Iran Centrifuge

Researchers use radio to jump air gapped industrial control systems

Researchers at CyberX say they have found a way to sneak sensitive data off of industrial control system networks using radio frequency communications. The attack could be used to compromise so-called “air gapped” networks that are not connected to the Internet.

The researchers presented their work at the Black Hat Europe conference in London on December 6. Researchers David Atch and George Lashenko demonstrated a method for reprogramming Siemens programmable logic controllers (PLCs) to generate “encoded radio signals” that could be received over ordinary AM radios. The signals could be used to steal (or “exfiltrate”) sensitive data from the networks, the researchers claim.

Iran Centrifuge
The firm CyberX said it found a way to sneak data off industrial control networks using radio frequency signals.

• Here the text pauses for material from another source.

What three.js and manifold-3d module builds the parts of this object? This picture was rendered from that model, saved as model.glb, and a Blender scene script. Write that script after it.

“This crafty technique could be used to exfiltrate corporate trade secrets such as proprietary formulas, military secrets such as nuclear blueprints, and reconnaissance data for use in future destructive attacks such as details about ICS network topologies and device configurations,” CyberX said in a blog post describing the research.

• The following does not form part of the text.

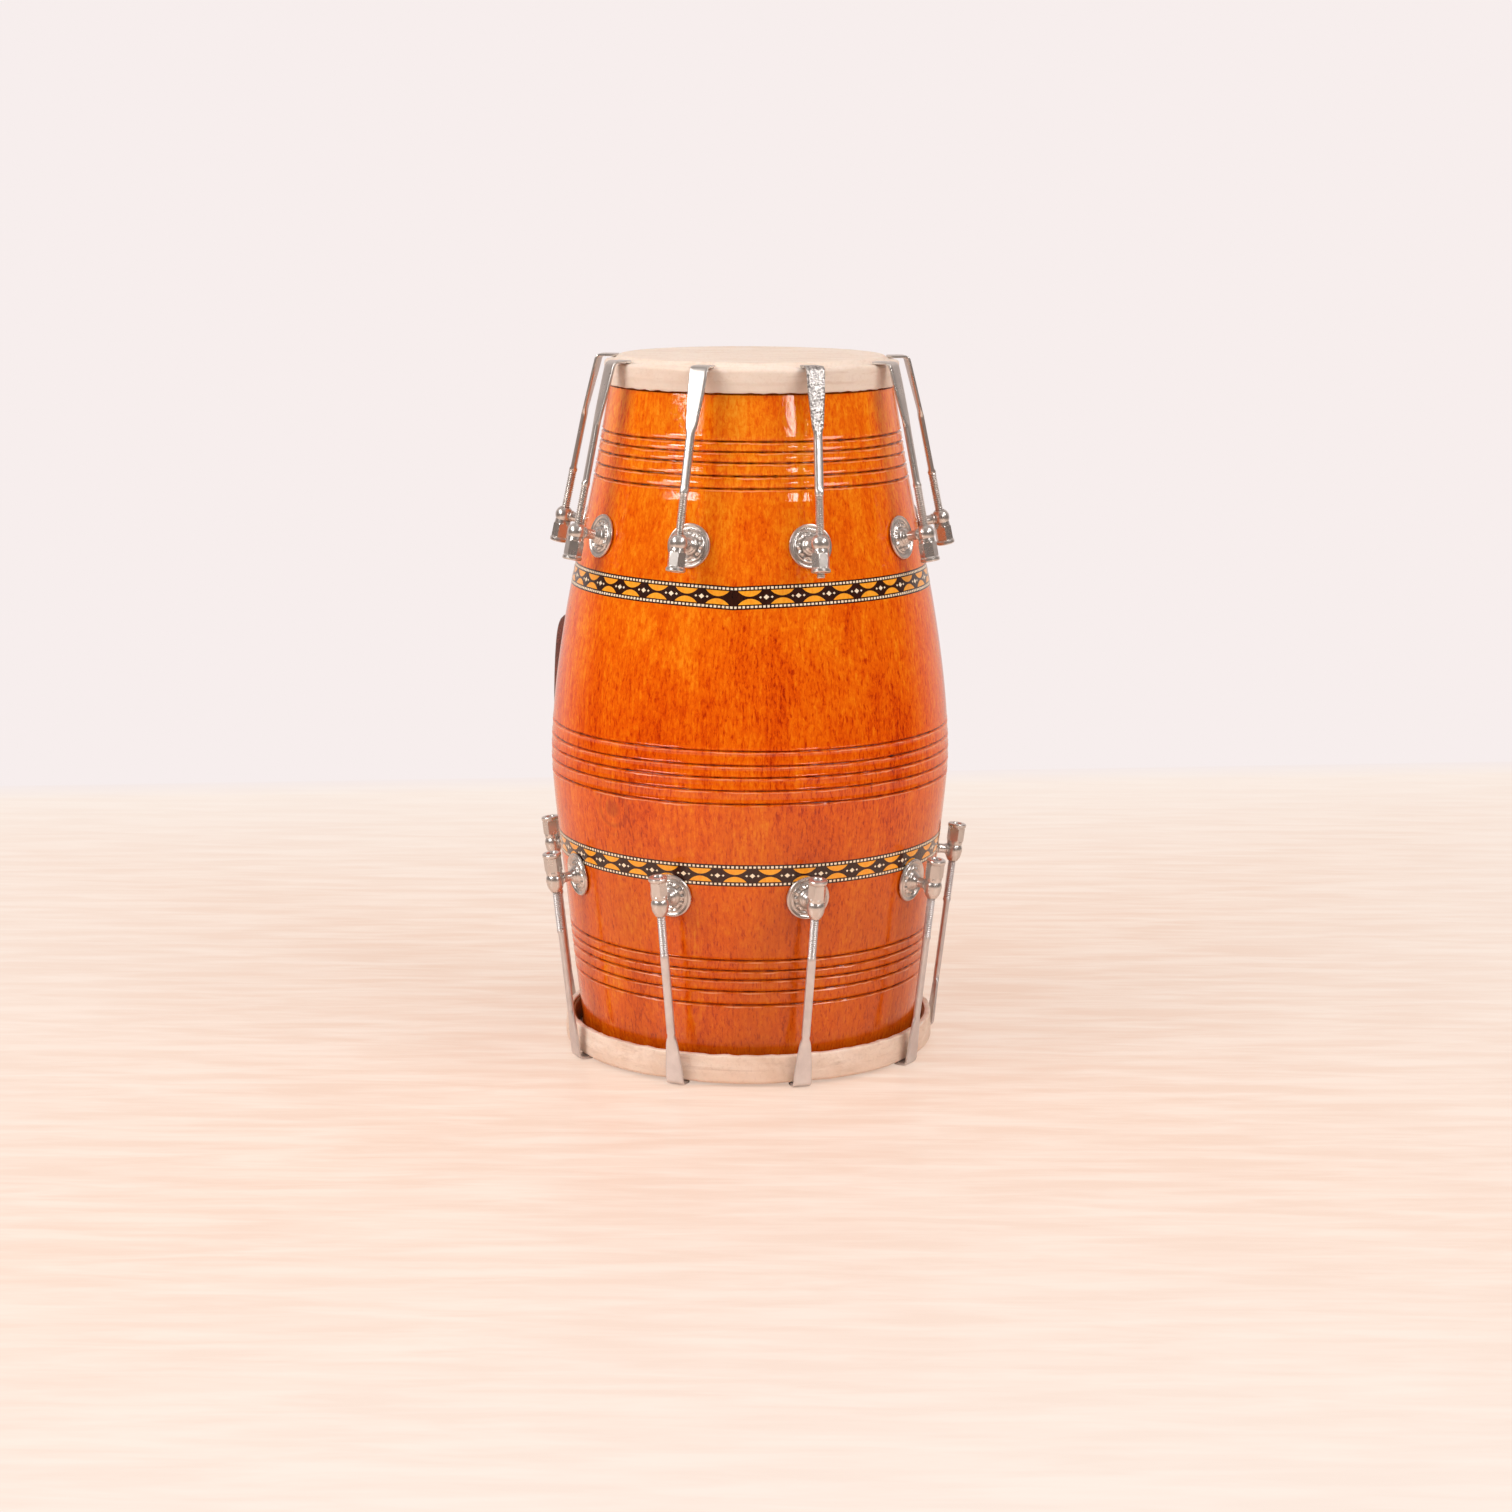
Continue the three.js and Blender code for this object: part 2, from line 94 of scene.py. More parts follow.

The researchers demonstrated their attacks using Siemens S7-1200 PLC, a commonly used piece of hardware in the industrial control space. But the attack likely works on PLCs from other vendors’ hardware, also.

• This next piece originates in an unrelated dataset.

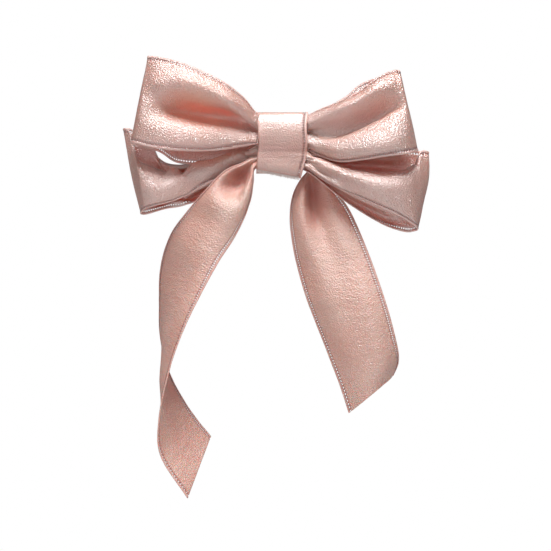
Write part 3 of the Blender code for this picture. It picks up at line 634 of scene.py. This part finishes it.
def satin_material(name, base=BASE, pale=PALE, gloss=GLOSS, ior=IOR, crinkle=0.0,
                   crepe_depth=CREPE):
    """Crepe satin: a soft colour drift, fine grain that breaks the shine up, paler hems; painted
    shade and painted bounce light from the mesh's marks.
    """
    nodes = Nodes(name)
    place = nodes.add("ShaderNodeTexCoord")
    spot = place.outputs["Object"]
    uv = place.outputs["UV"]
    drift = nodes.noise(spot, 45.0, 3.0, 0.55)
    color = nodes.mix(nodes.ramp(drift, 0.35, 0.70), base, pale)
    grain = nodes.noise(spot, 1900.0, 2.0, 0.6)
    color = nodes.mix(nodes.math("MULTIPLY", nodes.ramp(grain, 0.50, 0.80), 0.35), color,
                      tuple(min(1.0, channel * 1.25) for channel in pale))
    hem = nodes.add("ShaderNodeAttribute", attribute_name="hem")
    color = nodes.mix(nodes.math("MULTIPLY", hem.outputs["Fac"], 0.75), color,
                      (0.66, 0.37, 0.31))
    # painted shade: the ladder's column is darkened to stand for the shade seen through its holes
    ladder = nodes.add("ShaderNodeAttribute", attribute_name="ladder")
    color = nodes.mix(nodes.math("MULTIPLY", ladder.outputs["Fac"], 0.85), color,
                      (0.30, 0.09, 0.06))
    # painted bounce light: a warm colour painted into the folds
    painted_bounce_light = nodes.add("ShaderNodeAttribute", attribute_name="painted_bounce_light")
    color = nodes.mix(painted_bounce_light.outputs["Fac"], color, BOUNCE_LIGHT_PAINT)
    # painted shade: a dark colour painted into hollows and folds
    painted_shade = nodes.add("ShaderNodeAttribute", attribute_name="painted_shade")
    color = nodes.mix(painted_shade.outputs["Fac"], color, SHADE_PAINT)
    nodes.link(color, nodes.shader.inputs["Base Color"])
    rough = nodes.math("ADD", nodes.math("MULTIPLY", grain, 0.22), gloss - 0.05)
    rough = nodes.math("ADD", rough, nodes.math("MULTIPLY", painted_shade.outputs["Fac"], 0.25))
    rough = nodes.math("ADD", rough, nodes.math("MULTIPLY", painted_bounce_light.outputs["Fac"], 0.25))
    rough = nodes.math("ADD", rough, nodes.math("MULTIPLY", hem.outputs["Fac"], 0.2))
    nodes.link(rough, nodes.shader.inputs["Roughness"])
    weave = nodes.noise(nodes.scaled(uv, (900.0, 240.0, 1.0)), 1.0, 1.0, 0.5)
    normal = nodes.bump(weave, 0.25, 0.00008)
    crepe = nodes.noise(spot, CREPE_SCALE, 2.0, 0.5)
    normal = nodes.bump(crepe, crepe_depth, 0.0004, normal)
    if crinkle:
        lines = nodes.noise(nodes.scaled(uv, (26.0, 6.0, 1.0)), 1.0, 3.0, 0.6)
        normal = nodes.bump(lines, crinkle, 0.0008, normal)
    nodes.link(normal, nodes.shader.inputs["Normal"])
    nodes.shader.inputs["Specular IOR Level"].default_value = 1.0
    nodes.shader.inputs["Metallic"].default_value = 0.0
    nodes.shader.inputs["IOR"].default_value = ior
    nodes.shader.inputs["Subsurface Weight"].default_value = GLOW
    nodes.shader.inputs["Subsurface Radius"].default_value = (1.0, 0.38, 0.25)
    nodes.shader.inputs["Subsurface Scale"].default_value = 0.0015
    nodes.shader.inputs["Sheen Weight"].default_value = 0.1
    nodes.shader.inputs["Sheen Roughness"].default_value = 0.45
    nodes.shader.inputs["Sheen Tint"].default_value = (1.0, 0.90, 0.87, 1.0)
    return nodes.material


def metal_material(name, color=(0.80, 0.80, 0.82), roughness=0.20):
    """Nickel plate: drawn scratches along the clip, cloudy wear and faint dimples."""
    nodes = Nodes(name)
    spot = nodes.add("ShaderNodeTexCoord").outputs["Object"]
    scratch = nodes.noise(nodes.scaled(spot, (120.0, 2600.0, 2600.0)), 1.0, 2.0, 0.6)
    cloud = nodes.noise(spot, 260.0, 3.0, 0.6)
    dull = tuple(channel * 0.85 for channel in color)
    nodes.link(nodes.mix(nodes.ramp(cloud, 0.30, 0.75), color, dull),
               nodes.shader.inputs["Base Color"])
    rough = nodes.math("ADD", nodes.math("MULTIPLY", scratch, 0.18),
                       nodes.math("MULTIPLY", cloud, 0.16))
    nodes.link(nodes.math("ADD", rough, roughness - 0.16), nodes.shader.inputs["Roughness"])
    normal = nodes.bump(scratch, 0.12, 0.00003)
    nodes.link(nodes.bump(cloud, 0.10, 0.0003, normal), nodes.shader.inputs["Normal"])
    nodes.shader.inputs["Metallic"].default_value = 1.0
    return nodes.material


def thread_material(name, dark=(0.50, 0.30, 0.26), light=(0.74, 0.50, 0.44)):
    nodes = Nodes(name)
    spot = nodes.add("ShaderNodeTexCoord").outputs["Object"]
    twist = nodes.noise(nodes.scaled(spot, (2200.0, 900.0, 900.0)), 1.0, 2.0, 0.6)
    nodes.link(nodes.mix(twist, dark, light),
               nodes.shader.inputs["Base Color"])
    nodes.link(nodes.bump(twist, 0.6, 0.0001), nodes.shader.inputs["Normal"])
    nodes.shader.inputs["Roughness"].default_value = 0.8
    nodes.shader.inputs["Sheen Weight"].default_value = 0.3
    return nodes.material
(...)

The Siemens PLCs do not contain a radio transmitter. Instead, researchers at CyberX discovered that they could force the device to generate radio frequency signals by writing data to the device’s memory. Frequency changes when data is written to the device’s memory can be used to exfiltrate data bit by bit, with a certain frequency representing a “0” and a different frequency representing a “1.” No vulnerabilities in the Siemens software were needed to carry out the attack, CyberX said.

“Organizations often have a false sense of security if their networks are air-gapped, or isolated from the Internet,” said David Atch, VP of Research for CyberX. “This exploit demonstrates that even truly air-gapped networks are vulnerable to targeted attacks by determined adversaries.”